Job: Exactly the lines between the line containing "clear_scene()" and the line containing "cad_parts[node].hide_render = cad_parts[node].hide_viewport", together with those two lines, are to be output.

Information provided:
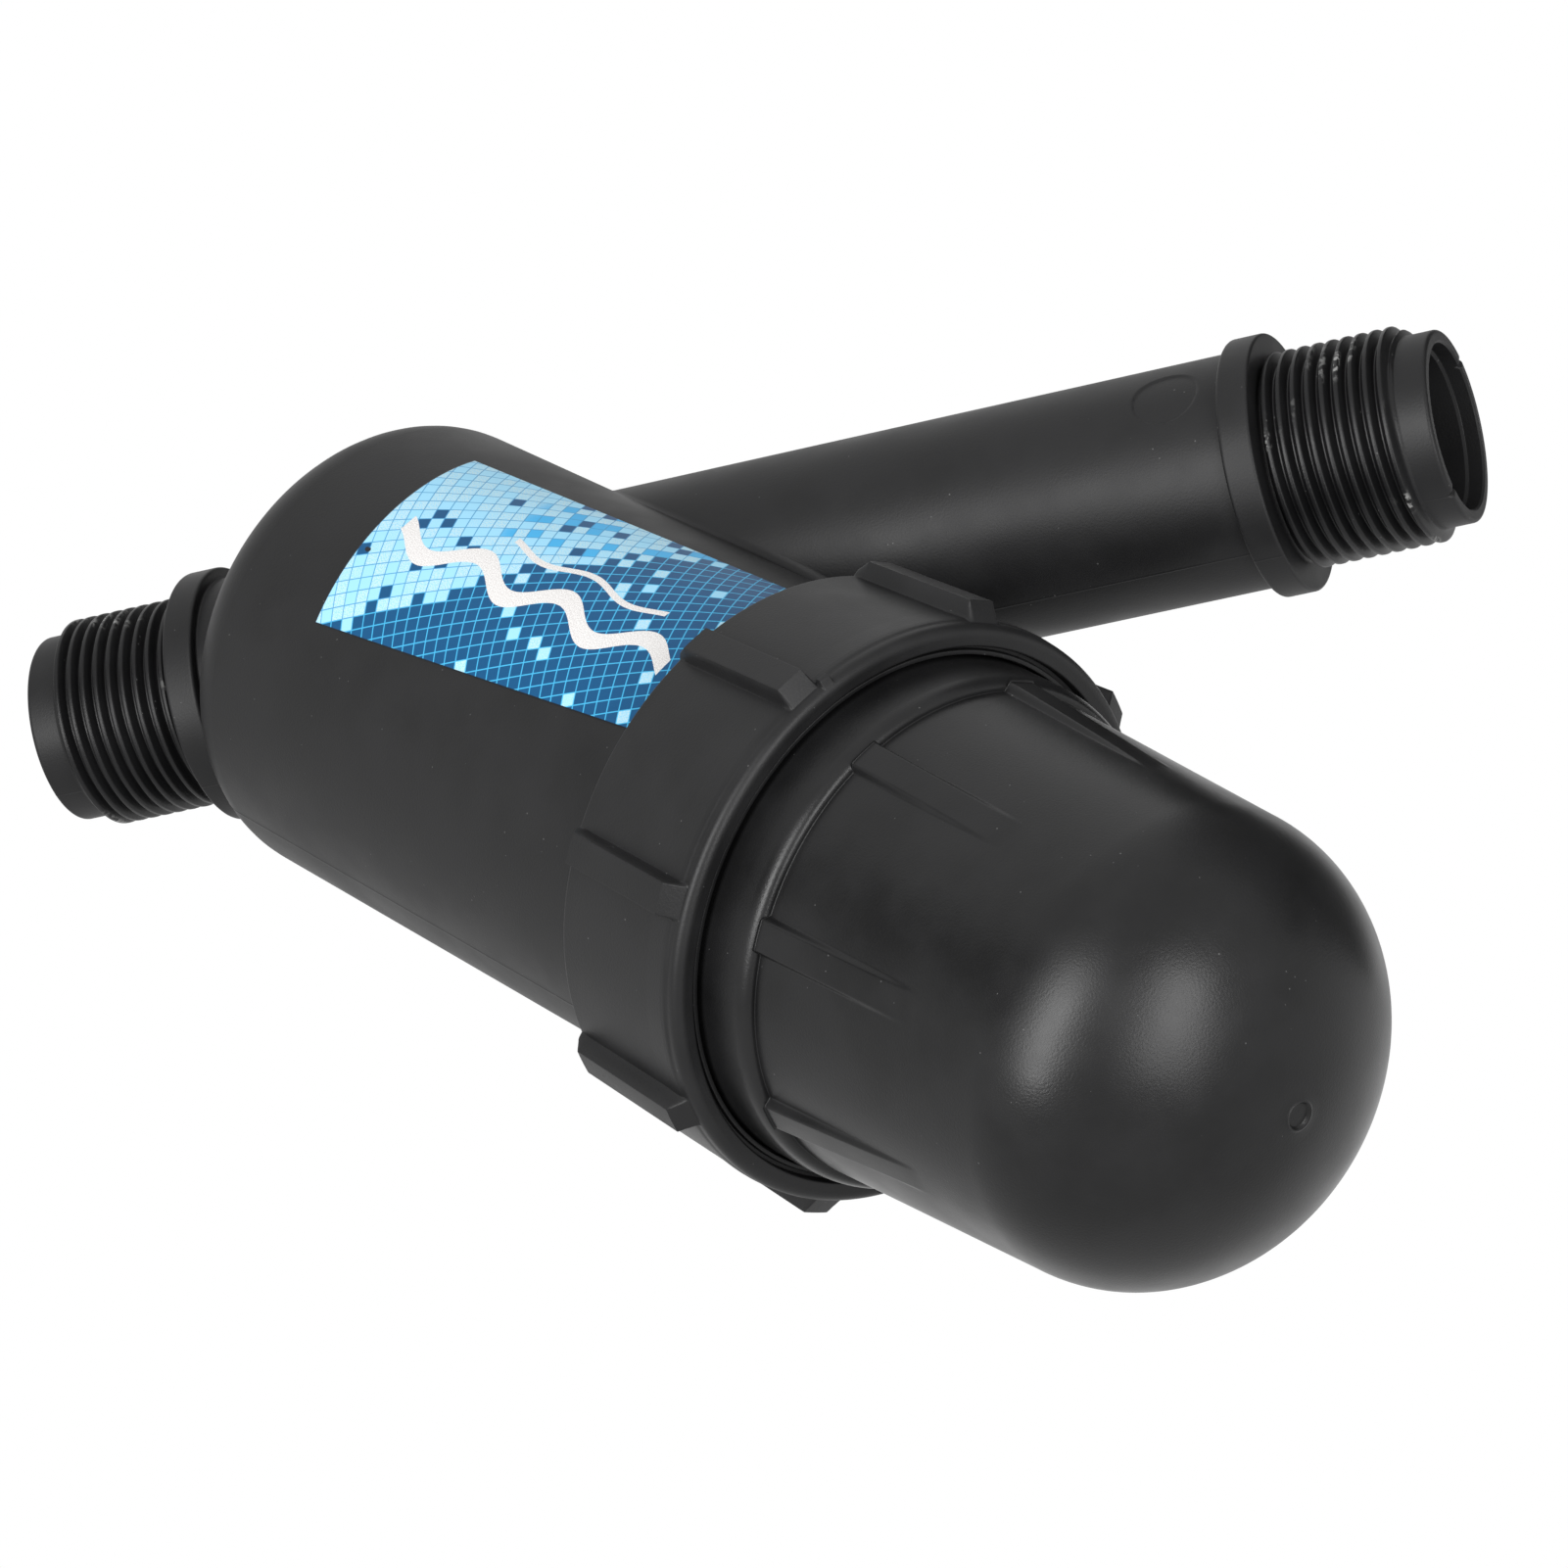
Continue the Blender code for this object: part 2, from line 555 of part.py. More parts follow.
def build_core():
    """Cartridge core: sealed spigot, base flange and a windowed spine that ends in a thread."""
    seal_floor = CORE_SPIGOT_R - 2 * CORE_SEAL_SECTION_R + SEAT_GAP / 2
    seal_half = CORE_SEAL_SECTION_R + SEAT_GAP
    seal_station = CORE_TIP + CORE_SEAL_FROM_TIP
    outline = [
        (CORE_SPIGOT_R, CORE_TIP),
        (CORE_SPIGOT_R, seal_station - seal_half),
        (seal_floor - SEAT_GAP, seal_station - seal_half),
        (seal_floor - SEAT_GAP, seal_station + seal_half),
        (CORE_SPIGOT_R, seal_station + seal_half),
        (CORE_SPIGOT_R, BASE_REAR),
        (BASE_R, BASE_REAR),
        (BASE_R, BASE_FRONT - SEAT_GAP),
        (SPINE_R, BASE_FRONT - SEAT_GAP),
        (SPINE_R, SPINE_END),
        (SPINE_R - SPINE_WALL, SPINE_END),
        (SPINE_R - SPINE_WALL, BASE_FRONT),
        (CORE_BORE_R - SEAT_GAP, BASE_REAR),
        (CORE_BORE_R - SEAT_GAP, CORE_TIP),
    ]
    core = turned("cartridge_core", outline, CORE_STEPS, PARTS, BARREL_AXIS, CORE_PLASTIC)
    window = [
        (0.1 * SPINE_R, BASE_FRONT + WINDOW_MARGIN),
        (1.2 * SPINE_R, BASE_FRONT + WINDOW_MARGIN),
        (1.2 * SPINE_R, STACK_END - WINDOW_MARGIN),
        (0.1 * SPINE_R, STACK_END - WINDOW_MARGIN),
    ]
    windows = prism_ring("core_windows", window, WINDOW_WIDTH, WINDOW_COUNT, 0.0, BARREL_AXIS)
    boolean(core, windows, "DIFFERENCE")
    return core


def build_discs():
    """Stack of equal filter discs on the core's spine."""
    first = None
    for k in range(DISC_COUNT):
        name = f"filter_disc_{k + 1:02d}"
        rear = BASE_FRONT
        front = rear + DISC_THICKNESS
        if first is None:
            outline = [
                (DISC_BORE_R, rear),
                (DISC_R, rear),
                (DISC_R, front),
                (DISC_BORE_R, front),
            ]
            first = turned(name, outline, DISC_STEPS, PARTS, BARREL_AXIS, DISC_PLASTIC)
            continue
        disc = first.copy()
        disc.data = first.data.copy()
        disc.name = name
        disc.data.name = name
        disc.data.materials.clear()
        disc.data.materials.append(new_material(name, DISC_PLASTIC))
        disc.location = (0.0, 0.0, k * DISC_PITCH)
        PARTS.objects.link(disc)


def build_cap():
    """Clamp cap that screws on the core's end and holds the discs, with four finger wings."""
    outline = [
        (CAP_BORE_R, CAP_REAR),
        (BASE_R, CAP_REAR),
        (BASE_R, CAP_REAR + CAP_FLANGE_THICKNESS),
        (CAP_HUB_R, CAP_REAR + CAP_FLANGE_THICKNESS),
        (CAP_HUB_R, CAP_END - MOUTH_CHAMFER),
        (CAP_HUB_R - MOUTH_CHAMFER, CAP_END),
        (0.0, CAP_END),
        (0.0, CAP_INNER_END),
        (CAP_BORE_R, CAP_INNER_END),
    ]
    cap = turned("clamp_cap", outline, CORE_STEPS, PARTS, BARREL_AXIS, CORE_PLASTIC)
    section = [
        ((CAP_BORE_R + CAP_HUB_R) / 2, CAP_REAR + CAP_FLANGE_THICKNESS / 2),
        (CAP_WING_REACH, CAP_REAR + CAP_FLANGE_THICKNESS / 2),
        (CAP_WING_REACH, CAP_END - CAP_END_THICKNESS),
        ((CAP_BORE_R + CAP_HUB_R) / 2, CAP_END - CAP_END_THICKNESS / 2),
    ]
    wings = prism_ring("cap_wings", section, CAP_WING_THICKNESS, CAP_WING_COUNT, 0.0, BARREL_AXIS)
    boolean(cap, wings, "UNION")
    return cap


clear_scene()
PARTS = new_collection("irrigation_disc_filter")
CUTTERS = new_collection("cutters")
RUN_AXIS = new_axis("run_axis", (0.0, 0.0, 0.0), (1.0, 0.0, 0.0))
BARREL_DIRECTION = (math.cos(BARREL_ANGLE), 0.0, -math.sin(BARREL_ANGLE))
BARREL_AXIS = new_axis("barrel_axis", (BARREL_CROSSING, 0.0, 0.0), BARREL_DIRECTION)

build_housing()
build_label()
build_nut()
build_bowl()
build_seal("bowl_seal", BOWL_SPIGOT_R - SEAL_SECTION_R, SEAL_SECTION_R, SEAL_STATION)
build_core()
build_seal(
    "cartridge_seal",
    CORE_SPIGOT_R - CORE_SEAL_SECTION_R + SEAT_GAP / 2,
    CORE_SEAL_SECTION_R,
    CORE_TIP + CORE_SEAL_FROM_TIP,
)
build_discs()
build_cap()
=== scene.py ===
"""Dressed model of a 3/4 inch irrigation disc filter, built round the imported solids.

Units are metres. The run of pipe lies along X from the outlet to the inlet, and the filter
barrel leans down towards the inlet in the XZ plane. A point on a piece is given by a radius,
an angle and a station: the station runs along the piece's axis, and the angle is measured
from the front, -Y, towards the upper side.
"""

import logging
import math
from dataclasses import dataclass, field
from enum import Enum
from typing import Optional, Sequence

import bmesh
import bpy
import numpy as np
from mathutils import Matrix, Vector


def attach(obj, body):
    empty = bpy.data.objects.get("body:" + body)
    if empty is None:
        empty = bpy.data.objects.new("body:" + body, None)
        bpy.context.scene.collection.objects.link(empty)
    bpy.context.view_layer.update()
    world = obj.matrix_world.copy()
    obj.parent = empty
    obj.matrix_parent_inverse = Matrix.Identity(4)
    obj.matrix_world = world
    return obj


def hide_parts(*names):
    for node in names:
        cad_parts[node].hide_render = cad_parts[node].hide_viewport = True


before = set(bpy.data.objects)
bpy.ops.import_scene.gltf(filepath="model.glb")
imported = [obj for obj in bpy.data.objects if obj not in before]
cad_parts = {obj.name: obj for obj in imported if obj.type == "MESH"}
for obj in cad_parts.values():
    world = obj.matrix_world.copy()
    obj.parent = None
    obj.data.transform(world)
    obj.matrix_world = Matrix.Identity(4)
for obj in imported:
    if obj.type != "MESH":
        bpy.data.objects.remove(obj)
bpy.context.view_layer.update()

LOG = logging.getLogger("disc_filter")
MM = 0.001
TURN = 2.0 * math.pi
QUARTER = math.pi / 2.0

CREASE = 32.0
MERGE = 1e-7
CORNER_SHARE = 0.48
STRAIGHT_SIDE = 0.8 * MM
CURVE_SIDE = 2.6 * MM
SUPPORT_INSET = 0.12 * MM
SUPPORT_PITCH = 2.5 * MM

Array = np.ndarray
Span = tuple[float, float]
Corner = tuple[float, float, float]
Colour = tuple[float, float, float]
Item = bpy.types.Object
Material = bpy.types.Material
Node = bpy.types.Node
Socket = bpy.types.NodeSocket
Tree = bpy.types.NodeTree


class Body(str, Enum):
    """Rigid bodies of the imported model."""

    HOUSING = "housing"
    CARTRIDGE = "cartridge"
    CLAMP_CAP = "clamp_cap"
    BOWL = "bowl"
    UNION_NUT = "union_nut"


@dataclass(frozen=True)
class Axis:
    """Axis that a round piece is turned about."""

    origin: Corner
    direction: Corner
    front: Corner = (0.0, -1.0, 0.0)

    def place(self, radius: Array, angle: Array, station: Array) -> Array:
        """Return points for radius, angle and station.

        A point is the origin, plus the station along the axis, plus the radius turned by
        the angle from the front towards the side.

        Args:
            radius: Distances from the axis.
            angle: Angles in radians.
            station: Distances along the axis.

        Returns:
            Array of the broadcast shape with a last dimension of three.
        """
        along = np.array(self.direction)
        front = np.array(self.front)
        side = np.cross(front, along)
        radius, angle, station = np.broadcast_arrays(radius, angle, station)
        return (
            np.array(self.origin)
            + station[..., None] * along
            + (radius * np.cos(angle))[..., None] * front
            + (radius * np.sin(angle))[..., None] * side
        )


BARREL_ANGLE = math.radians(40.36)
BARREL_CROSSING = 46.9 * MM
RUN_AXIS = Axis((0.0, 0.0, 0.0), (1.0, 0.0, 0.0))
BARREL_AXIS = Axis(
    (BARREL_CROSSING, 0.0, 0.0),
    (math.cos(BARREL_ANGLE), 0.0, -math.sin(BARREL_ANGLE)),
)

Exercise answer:
clear_scene()
PARTS = new_collection("irrigation_disc_filter")
CUTTERS = new_collection("cutters")
RUN_AXIS = new_axis("run_axis", (0.0, 0.0, 0.0), (1.0, 0.0, 0.0))
BARREL_DIRECTION = (math.cos(BARREL_ANGLE), 0.0, -math.sin(BARREL_ANGLE))
BARREL_AXIS = new_axis("barrel_axis", (BARREL_CROSSING, 0.0, 0.0), BARREL_DIRECTION)

build_housing()
build_label()
build_nut()
build_bowl()
build_seal("bowl_seal", BOWL_SPIGOT_R - SEAL_SECTION_R, SEAL_SECTION_R, SEAL_STATION)
build_core()
build_seal(
    "cartridge_seal",
    CORE_SPIGOT_R - CORE_SEAL_SECTION_R + SEAT_GAP / 2,
    CORE_SEAL_SECTION_R,
    CORE_TIP + CORE_SEAL_FROM_TIP,
)
build_discs()
build_cap()
=== scene.py ===
"""Dressed model of a 3/4 inch irrigation disc filter, built round the imported solids.

Units are metres. The run of pipe lies along X from the outlet to the inlet, and the filter
barrel leans down towards the inlet in the XZ plane. A point on a piece is given by a radius,
an angle and a station: the station runs along the piece's axis, and the angle is measured
from the front, -Y, towards the upper side.
"""

import logging
import math
from dataclasses import dataclass, field
from enum import Enum
from typing import Optional, Sequence

import bmesh
import bpy
import numpy as np
from mathutils import Matrix, Vector


def attach(obj, body):
    empty = bpy.data.objects.get("body:" + body)
    if empty is None:
        empty = bpy.data.objects.new("body:" + body, None)
        bpy.context.scene.collection.objects.link(empty)
    bpy.context.view_layer.update()
    world = obj.matrix_world.copy()
    obj.parent = empty
    obj.matrix_parent_inverse = Matrix.Identity(4)
    obj.matrix_world = world
    return obj


def hide_parts(*names):
    for node in names:
        cad_parts[node].hide_render = cad_parts[node].hide_viewport = True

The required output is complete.